The storage facility, deep inside a mountain, is designed to preserve the world’s crops from future disasters.

Unseasonably high temperatures last year caused the permafrost to melt, sending water into the access tunnel.

No seeds were damaged but the facility is to have new waterproof walls in the tunnel and drainage ditches outside.

The vault stores seeds from 5,000 crop species from around the world. Dried and frozen, it is believed they can be preserved for hundreds of years.

Although most countries keep their own supplies of key varieties, the Global Seed Vault acts as a back-up.

If a nation’s seeds are lost as a result of a natural disaster or a man-made catastrophe, the specimens stored in the Arctic could be used to regenerate them.

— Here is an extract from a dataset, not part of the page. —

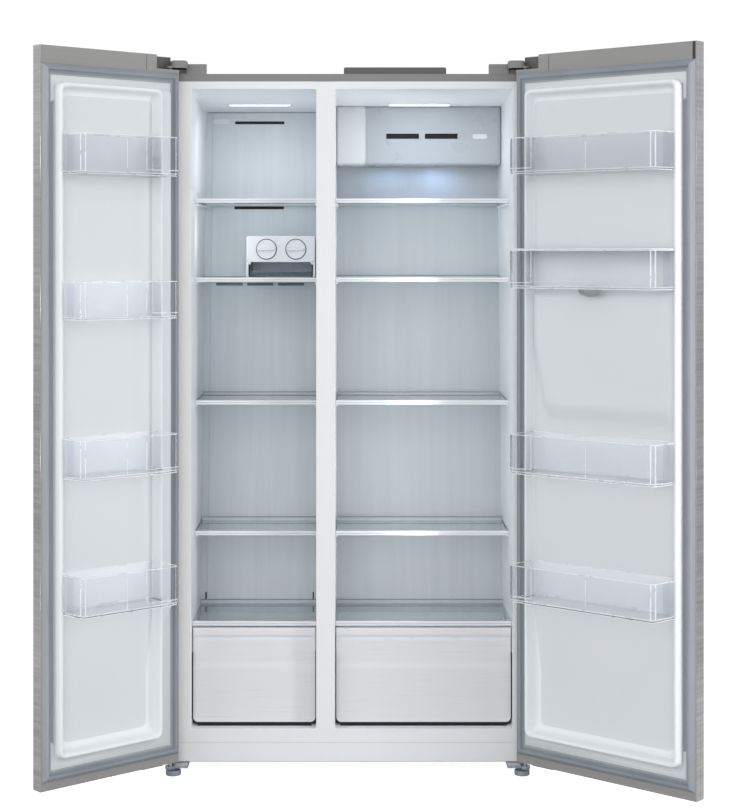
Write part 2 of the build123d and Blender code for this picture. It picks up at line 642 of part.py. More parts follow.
def ice_tray(node, x):
    """Twist knob and the ice tray behind it, one moulding that turns about Y."""
    knob_front = ICE_Y[0] - 6
    with BuildPart() as tray:
        with BuildSketch(Plane.XZ.offset(-knob_front)):
            with Locations((x, KNOB_Z)):
                Circle(KNOB_R)
        extrude(amount=-10)
        slab((x - 21, x + 21), (knob_front - 9, knob_front + 1), (KNOB_Z - 3.5, KNOB_Z + 3.5))
        slab((x - 23, x + 23), (knob_front + 10, ICE_Y[1] - 8), (KNOB_Z - 12, KNOB_Z + 12))
        for row in range(5):
            y = knob_front + 13 + row * 33
            for column in (x - 21, x + 1):
                slab((column, column + 20), (y, y + 30), (KNOB_Z - 9, KNOB_Z + 13), Mode.SUBTRACT)
    write(tray.part, node)


def ice_bin():
    x = grow(ICE_X, -4.0)
    y = (ICE_Y[0] - 2, ICE_Y[1] - 8)
    low = SHELF_TOPS[1] + 0.6
    with BuildPart() as tub:
        slab(x, y, (low, ICE_SPLIT - 2))
        slab(grow(x, -2.5), grow(y, -2.5), (low + 2.5, ICE_SPLIT), Mode.SUBTRACT)
        fillet(tub.part.edges().filter_by(Axis.X).group_by(Axis.Z)[0].group_by(Axis.Y)[0], 8)
    write(tub.part, "ice_bin")


# ======== doors ========

def skin_outline(side, width, inset=0.0):
    """A shut door's steel outline seen from above, rounded at its outer edges."""
    x = door_span(side, inset, width - inset)
    y = (-DOOR_GAP - DOOR_THICKNESS + inset, -DOOR_GAP)
    with Locations(((x[0] + x[1]) / 2, (y[0] + y[1]) / 2)):
        outline = Rectangle(x[1] - x[0], y[1] - y[0])
    fillet(outline.vertices().group_by(Axis.Y)[0], DOOR_ROUND - inset)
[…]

Scientists at the facility describe the vault as the most important room in the world.

Government spokeswoman Hege Njaa Aschim told the BBC that the reason the vault was built on Svalbard was because the permafrost was thought to be permanent.

She said the problems emerged last October when the temperatures, instead of being -10C or colder, were hovering around 0C.

“It was like a wet summer in Norway,” she told the BBC.

“Inside the mountain it’s safe but the problems we have experienced are just outside and in the front of the tunnel, which is the entrance. So Yes, maybe something has changed in the permafrost, but we don’t know, and that is what the climate researchers are looking into. We have to follow them carefully.”

The new measures announced include drainage ditches on the mountainside to stop water from accumulating around the access tunnel.

Waterproof walls inside the tunnel itself will provide extra protection for the vaults.

In addition, Statsbygg, the agency that administers the vault, is to carry out a research and development project to monitor the permafrost on Svalbard.